* SHORT EXERCISE:
Below are entries. Reproduce exactly the lines between the line holding "Model this object" and the line holding "six-bolt hub plate.", inclusive, and only those.

* RECORDS SHOWN:
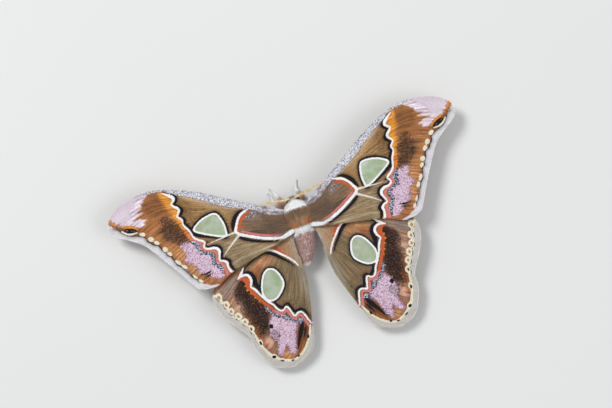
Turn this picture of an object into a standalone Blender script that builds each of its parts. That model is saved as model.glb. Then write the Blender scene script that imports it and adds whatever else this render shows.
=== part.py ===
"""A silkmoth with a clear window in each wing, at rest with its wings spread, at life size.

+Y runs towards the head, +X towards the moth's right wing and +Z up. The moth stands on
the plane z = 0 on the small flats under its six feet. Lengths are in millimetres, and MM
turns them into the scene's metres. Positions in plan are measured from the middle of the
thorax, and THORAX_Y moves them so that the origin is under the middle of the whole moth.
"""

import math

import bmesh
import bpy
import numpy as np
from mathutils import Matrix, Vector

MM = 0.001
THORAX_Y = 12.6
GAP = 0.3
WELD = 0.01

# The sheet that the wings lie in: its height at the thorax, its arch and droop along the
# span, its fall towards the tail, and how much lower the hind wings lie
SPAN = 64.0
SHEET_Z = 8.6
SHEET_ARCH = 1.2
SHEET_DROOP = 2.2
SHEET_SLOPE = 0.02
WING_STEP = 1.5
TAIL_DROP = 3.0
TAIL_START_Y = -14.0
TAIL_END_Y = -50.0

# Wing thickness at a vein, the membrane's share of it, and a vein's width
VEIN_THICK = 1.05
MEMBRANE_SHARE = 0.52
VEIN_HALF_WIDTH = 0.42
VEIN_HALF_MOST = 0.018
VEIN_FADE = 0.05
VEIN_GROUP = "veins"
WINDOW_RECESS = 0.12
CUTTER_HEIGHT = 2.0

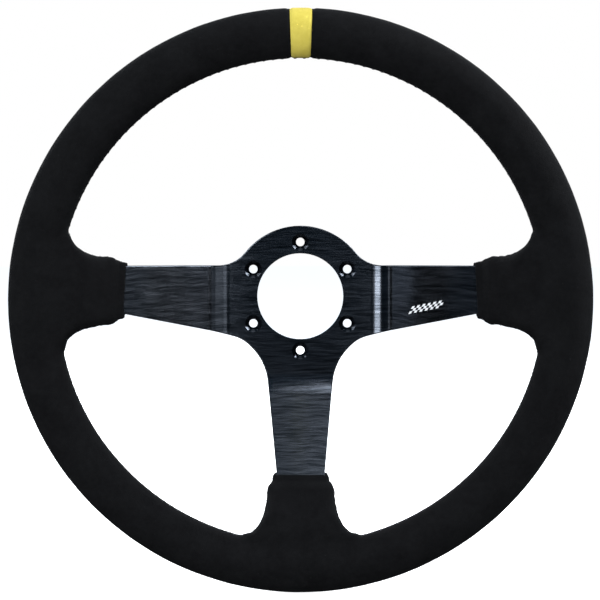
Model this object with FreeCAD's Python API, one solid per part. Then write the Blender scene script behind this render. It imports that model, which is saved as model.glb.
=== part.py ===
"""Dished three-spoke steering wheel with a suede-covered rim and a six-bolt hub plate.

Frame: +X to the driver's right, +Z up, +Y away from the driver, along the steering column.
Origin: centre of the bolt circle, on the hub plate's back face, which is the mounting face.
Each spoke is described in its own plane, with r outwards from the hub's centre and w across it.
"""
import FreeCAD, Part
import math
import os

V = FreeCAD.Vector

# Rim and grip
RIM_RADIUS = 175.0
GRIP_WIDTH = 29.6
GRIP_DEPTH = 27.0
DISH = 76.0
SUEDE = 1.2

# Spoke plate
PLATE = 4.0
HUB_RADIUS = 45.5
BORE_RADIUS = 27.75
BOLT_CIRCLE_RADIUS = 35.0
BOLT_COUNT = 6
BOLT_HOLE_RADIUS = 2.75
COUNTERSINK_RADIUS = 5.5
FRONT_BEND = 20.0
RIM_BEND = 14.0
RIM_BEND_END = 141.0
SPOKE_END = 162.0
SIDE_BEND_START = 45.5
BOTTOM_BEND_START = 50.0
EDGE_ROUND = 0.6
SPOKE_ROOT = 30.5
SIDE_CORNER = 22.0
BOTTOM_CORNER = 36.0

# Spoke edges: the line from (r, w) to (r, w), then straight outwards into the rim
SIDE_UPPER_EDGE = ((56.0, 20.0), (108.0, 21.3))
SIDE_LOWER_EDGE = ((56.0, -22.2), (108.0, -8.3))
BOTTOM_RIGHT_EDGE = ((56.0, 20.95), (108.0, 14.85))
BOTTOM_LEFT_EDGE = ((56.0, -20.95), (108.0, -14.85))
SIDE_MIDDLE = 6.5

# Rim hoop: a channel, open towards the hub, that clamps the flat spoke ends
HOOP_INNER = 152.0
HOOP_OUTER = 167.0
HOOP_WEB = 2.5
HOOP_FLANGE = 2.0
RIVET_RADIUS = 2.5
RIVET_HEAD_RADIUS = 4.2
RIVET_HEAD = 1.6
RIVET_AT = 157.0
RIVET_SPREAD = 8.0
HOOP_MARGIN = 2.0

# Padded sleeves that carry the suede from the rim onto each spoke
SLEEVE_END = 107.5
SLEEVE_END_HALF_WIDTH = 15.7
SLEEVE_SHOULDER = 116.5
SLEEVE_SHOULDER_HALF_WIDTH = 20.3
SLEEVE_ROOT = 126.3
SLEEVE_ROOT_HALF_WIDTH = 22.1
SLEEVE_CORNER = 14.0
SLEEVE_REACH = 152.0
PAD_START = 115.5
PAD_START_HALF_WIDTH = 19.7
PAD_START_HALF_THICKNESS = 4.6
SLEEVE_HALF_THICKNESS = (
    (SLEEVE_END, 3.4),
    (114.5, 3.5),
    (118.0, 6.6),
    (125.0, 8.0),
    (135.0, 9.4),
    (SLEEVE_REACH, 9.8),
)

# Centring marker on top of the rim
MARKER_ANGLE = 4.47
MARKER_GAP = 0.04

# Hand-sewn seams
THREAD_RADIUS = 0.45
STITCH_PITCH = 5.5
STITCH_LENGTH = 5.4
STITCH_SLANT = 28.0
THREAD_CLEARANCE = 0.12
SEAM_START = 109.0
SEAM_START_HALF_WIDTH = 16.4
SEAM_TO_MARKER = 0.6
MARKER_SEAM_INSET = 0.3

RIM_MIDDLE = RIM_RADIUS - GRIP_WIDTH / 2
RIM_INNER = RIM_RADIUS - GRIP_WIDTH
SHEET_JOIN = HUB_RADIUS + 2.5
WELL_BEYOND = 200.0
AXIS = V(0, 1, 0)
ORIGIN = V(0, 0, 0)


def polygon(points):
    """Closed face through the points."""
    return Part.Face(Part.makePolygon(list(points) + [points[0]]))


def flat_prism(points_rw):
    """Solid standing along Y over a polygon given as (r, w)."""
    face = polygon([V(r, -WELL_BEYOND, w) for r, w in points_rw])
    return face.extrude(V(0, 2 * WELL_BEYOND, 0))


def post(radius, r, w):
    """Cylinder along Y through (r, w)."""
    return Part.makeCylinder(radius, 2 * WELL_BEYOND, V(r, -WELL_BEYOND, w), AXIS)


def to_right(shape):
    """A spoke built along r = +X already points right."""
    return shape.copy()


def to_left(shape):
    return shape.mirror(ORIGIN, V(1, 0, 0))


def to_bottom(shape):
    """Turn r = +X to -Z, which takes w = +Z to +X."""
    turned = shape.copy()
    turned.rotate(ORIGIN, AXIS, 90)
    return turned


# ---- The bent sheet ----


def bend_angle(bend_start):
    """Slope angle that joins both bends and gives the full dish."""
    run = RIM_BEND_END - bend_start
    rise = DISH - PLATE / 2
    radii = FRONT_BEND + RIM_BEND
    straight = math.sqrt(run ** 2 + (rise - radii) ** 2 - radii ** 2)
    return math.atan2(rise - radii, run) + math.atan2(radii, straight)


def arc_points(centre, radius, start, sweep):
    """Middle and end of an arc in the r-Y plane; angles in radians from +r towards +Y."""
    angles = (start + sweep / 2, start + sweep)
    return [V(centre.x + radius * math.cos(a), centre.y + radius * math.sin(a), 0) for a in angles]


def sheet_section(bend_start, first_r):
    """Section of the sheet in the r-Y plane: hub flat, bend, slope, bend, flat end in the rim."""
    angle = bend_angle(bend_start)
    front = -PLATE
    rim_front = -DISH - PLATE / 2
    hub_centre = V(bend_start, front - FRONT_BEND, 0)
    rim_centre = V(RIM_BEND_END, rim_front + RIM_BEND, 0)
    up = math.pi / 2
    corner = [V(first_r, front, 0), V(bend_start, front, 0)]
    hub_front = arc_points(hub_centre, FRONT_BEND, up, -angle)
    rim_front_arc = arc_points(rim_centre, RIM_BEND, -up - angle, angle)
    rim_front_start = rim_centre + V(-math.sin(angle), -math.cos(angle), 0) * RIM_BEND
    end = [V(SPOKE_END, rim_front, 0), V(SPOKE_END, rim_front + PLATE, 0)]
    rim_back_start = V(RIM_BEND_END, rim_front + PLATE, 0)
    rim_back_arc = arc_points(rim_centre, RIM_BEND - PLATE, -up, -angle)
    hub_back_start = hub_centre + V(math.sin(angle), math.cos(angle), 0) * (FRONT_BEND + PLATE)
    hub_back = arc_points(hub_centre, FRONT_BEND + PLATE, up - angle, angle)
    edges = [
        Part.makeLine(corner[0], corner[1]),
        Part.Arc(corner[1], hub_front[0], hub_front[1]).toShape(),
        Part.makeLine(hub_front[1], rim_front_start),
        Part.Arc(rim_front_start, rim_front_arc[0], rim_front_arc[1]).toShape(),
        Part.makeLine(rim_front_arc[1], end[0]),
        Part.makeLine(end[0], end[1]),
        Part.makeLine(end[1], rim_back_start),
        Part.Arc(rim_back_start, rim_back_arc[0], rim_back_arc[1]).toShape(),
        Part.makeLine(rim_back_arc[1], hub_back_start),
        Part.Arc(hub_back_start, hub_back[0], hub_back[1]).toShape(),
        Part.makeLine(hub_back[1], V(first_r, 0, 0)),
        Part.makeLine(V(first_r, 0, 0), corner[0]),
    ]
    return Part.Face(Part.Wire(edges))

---

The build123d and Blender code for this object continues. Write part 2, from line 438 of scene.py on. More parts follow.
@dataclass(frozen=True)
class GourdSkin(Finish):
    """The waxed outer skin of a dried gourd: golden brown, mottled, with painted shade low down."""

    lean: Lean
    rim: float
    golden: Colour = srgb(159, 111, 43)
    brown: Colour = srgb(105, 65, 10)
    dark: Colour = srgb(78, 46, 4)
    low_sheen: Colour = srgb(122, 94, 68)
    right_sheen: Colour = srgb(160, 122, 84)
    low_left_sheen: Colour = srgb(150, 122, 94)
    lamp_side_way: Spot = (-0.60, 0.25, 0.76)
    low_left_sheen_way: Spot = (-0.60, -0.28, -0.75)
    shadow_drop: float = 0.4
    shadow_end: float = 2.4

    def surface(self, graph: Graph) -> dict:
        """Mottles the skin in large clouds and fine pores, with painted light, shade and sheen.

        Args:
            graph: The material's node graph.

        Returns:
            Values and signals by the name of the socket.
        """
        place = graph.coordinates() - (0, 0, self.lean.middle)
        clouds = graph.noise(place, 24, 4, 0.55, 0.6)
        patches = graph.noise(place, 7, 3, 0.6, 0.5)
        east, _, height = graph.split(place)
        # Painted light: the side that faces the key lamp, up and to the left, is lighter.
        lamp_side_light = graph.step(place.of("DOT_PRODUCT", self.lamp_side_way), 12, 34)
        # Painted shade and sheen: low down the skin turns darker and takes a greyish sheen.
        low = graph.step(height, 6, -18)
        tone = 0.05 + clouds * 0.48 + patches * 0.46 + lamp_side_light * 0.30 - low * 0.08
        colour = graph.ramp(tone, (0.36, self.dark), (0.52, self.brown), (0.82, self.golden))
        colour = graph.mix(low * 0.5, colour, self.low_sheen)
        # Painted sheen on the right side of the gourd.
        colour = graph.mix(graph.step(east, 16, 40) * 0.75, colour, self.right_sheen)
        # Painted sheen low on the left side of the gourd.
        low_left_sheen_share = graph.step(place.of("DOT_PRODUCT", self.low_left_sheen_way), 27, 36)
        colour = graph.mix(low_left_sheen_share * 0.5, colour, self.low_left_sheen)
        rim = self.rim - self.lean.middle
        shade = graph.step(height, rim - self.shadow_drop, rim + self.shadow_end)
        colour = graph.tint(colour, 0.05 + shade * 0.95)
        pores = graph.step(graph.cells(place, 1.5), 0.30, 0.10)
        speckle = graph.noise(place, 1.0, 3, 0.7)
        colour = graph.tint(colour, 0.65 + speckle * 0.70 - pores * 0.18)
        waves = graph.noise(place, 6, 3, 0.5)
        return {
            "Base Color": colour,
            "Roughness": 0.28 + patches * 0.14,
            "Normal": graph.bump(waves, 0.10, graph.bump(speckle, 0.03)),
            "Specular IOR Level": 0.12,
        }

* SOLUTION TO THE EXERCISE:
Model this object with FreeCAD's Python API, one solid per part. Then write the Blender scene script behind this render. It imports that model, which is saved as model.glb.
=== part.py ===
"""Dished three-spoke steering wheel with a suede-covered rim and a six-bolt hub plate.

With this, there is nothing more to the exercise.